There were thousands of dollars in the envelope. I don't know what to do with it.

And when PJ unloaded the final box into the basement I went down with scissors and I opened everything. I looked through pictures of the kids that he kept at work, lunch receipts, doodles and sweaters he had left behind. I saw pieces he had started at home and took to work to finish. Storyboards. Paintings. Scenes. Portraits of people he didn't know, faces from inside his head. An entire career packed up mid-stride because he had fully expected to go to work on that Monday morning. A closet full of valuable finished and unfinished works from a formidable artist.

A framed photograph of us that I have never seen before. Big. 14 inches across, framed beautifully. It was from an old photoshoot I did for him many long years ago when he briefly dabbled in professional photography.

I was standing in front of a fountain, the pavement was wet and the trees were full of red and orange leaves, heavy branches weighing low over the path I stood on. I'm wearing a long delicate pink tutu, toe shoes and a pale pink knitted wrap sweater. My hair had tiny braids here and there amongst these huge curls everywhere that had been woven with leaves like a crown and I was standing with my back to the camera, hands behind me holding a huge maple leaf while Cole stood beside me, back to the camera also with his face bent toward me as if he was sharing a secret with me. I believe he was telling me how to pose. I never saw it before, his former assistant must have taken it, testing the light or God knows what. I only saw the finished product in which I was sitting alone on the edge of the fountain. It was in an advertising campaign later that year and I have a copy of the final picture that was used for it. I always thought I never looked like me in that photograph.

I look exactly like me in this photo.

And here I am.

It was as if I was looking in a mirror. I brought it upstairs and looked at it longer and I left it leaning against the wall in the upstairs hall.

Because as Cole's widow I'm in a weird place and I can't find anyone to identify with.

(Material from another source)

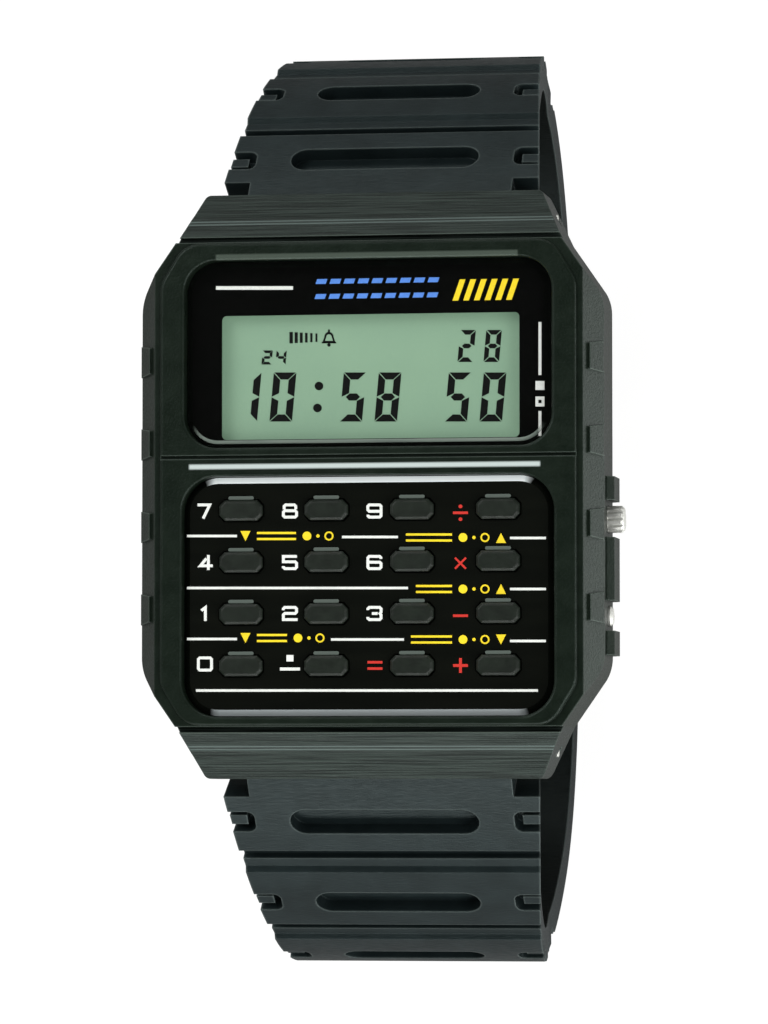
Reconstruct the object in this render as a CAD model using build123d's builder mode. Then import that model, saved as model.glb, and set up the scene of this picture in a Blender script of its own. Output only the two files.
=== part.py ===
# A digital calculator watch on a moulded resin strap, standing face up on its curled strap.
# Millimetres. +Z out of the display, +Y towards 12 o'clock, +X towards 3 o'clock.
# The origin is the centre of the case back's flat outer face.
import os
from math import cos, radians, sin

from build123d import *

os.makedirs("parts", exist_ok=True)

# Fits shared by many pieces
overrun = 1.0
running_gap = 0.05
slip_gap = 0.1
seat_gap = 0.05
free_gap = 0.3

# Panels in the face. The case's length follows from them.
display_length = 13.7
display_rim = 1.3
display_side = 1.85
display_corner_radius = 2.4
keypad_length = 17.5
keypad_rim = 0.69
keypad_side = 1.7
keypad_corner_radius = 2.6
keypad_ledge = 1.0
panel_bar = 2.21
divider_offset = 0.75
divider_groove = 0.25

# Coin cell. The case's width follows from it.
battery_radius = 10.0
battery_height = 1.6
battery_rim = 1.3
battery_rim_step = 0.2
battery_side_room = 2.9
battery_end_room = 0.9

# Case outline, seen from above
case_side_wall = 4.3
case_half_width = battery_radius + battery_side_room + case_side_wall
frame_half_length = (display_length + keypad_length + display_rim + keypad_rim + panel_bar) / 2
frame_end_inset = 0.1
hood_length = 3.8
hood_taper = 1.8
shoulder_length = 4.2
shoulder_width = 2.9
corner_half_width = case_half_width - shoulder_width
corner_half_length = frame_half_length + frame_end_inset
case_side_half_length = corner_half_length - shoulder_length
hood_end_half_width = corner_half_width - hood_taper
case_half_length = corner_half_length + hood_length
case_corner_radius = 3.0
case_end_radius = 0.5

# Pieces stacked up from the back's outer face. The case's height follows from them.
back_thickness = 0.9
insulator_gap = 0.07
insulator_thickness = 0.08
clip_gap = 0.1
clip_sheet = 0.15
board_thickness = 0.6
connector_height = 1.3
lcd_thickness = 1.05
plate_ledge_height = 0.7
plate_thickness = 0.8
plate_drop = 0.7
insulator_bottom = back_thickness + insulator_gap
battery_bottom = insulator_bottom + insulator_thickness + clip_gap + clip_sheet
board_bottom = battery_bottom + battery_height + slip_gap
board_top = board_bottom + board_thickness
lcd_bottom = board_top + connector_height
lcd_top = lcd_bottom + lcd_thickness
cavity_top = lcd_top + seat_gap
plate_bottom = cavity_top + plate_ledge_height
plate_top = plate_bottom + plate_thickness
face_height = plate_top + plate_drop

# Case heights
case_bottom = 0.3
flank_drop = 2.4
flank_height = face_height - flank_drop
flank_run = 1.35
shoulder_drop = 0.35
bottom_chamfer = 0.5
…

He didn't die a hero. He didn't die with a full life behind him, his memories golden as a loving husband. He died with restraining orders and lawyers and people protecting his beloved wife from him, people supervising his visits with his own flesh and blood, his name destroyed over a mistake he made in loving me too much, his reputation saved only by my hand because right up until this point I have always fought to keep his personal life far removed from his career, from his talented hands as an artist. So that people would not feel guilty as they admired his work, the legacy that has provided my children with secure futures and me with peace of mind. He died violently, horribly, and without a final chance to talk to us, without getting his words out and I still can't reconcile any of it. I'm obsessed with his death. If you look on my nightstand there's a copy of his bulletin from the service, and two books, stories about widows, because even in fiction at least I can think to myself, someone knows how I feel. Lisey's Story and Thorn. They are horror novels, naturally. Pulp-fiction trash, just like Bridget.

I can't help but be horrified that he's dead. Dead is final. It's not as if it's some big event and then you wait the appropriate time and move forward. I have moved forward but he is still dead. He is cremated and long gone. I don't know how to feel because no one ever wrote a book on how you're supposed to feel when you're relieved that someone is dead but confused because you still miss them. Because you do still love them, you can't help it.

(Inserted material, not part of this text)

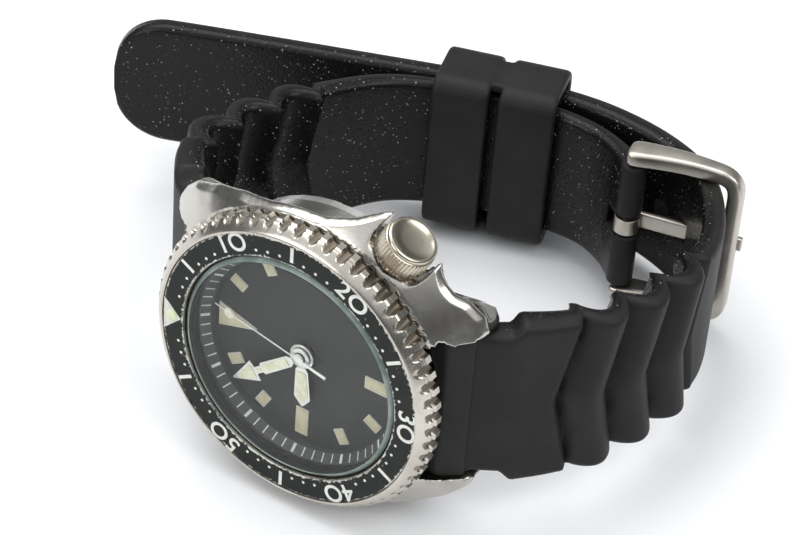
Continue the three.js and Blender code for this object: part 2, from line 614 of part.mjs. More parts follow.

I've come to a place where I think that the monster that lived inside Cole ate him up, that he never meant to surrender to that monster but it happened anyway and he could keep it hidden to save face and I would love him and then he would let it out and I would be afraid of him. Somehow in between the fright shows and the dark nights, he wanted me to feel safe and he knew that safety wouldn't come from within. It would only come from without.

And now I have this photograph. Which throws everything out the window. I don't have the letter he wrote to me before he tried to commit suicide because I ripped it up and let it alight from my fingers and scatter over the grass, blown in fragments through the neighborhood, landing in branches and grass and concrete, the words on the page eventually blurred by the rain as it poured down on my world. I will never have that back and I will forever wish I knew what he wrote. Most days I hope it said Fuck you, whore. Some days I hope it said I loved you.

I didn't think I would still feel alone.

I don't exactly know how long Jacob has to be beside me before he takes Cole's place as my comfort. And I don't know how long it will be before I stop looking to Jacob as if he is a parent in charge of me who is going to make everything okay because that's what I'm used to but it isn't what I want but I will never be tough enough to have control of him. I know I'm not making sense.

And I feel like a dog who continues to lick the hand of it's abuser and it won't stop.

Because I was only ever strong enough to pretend. Still. Standing still and standing here I have to wonder if that's all I'll ever do.

I would say...I would say right now I think that the high is gone but reality stays behind. I had expected to find a painting of myself, having been that unfaithful muse but instead I found what feels harsher somehow.

Jacob suggested we ship the picture to Cole's parents so that they could have it but I'm keeping it. And a new argument is born. God help me.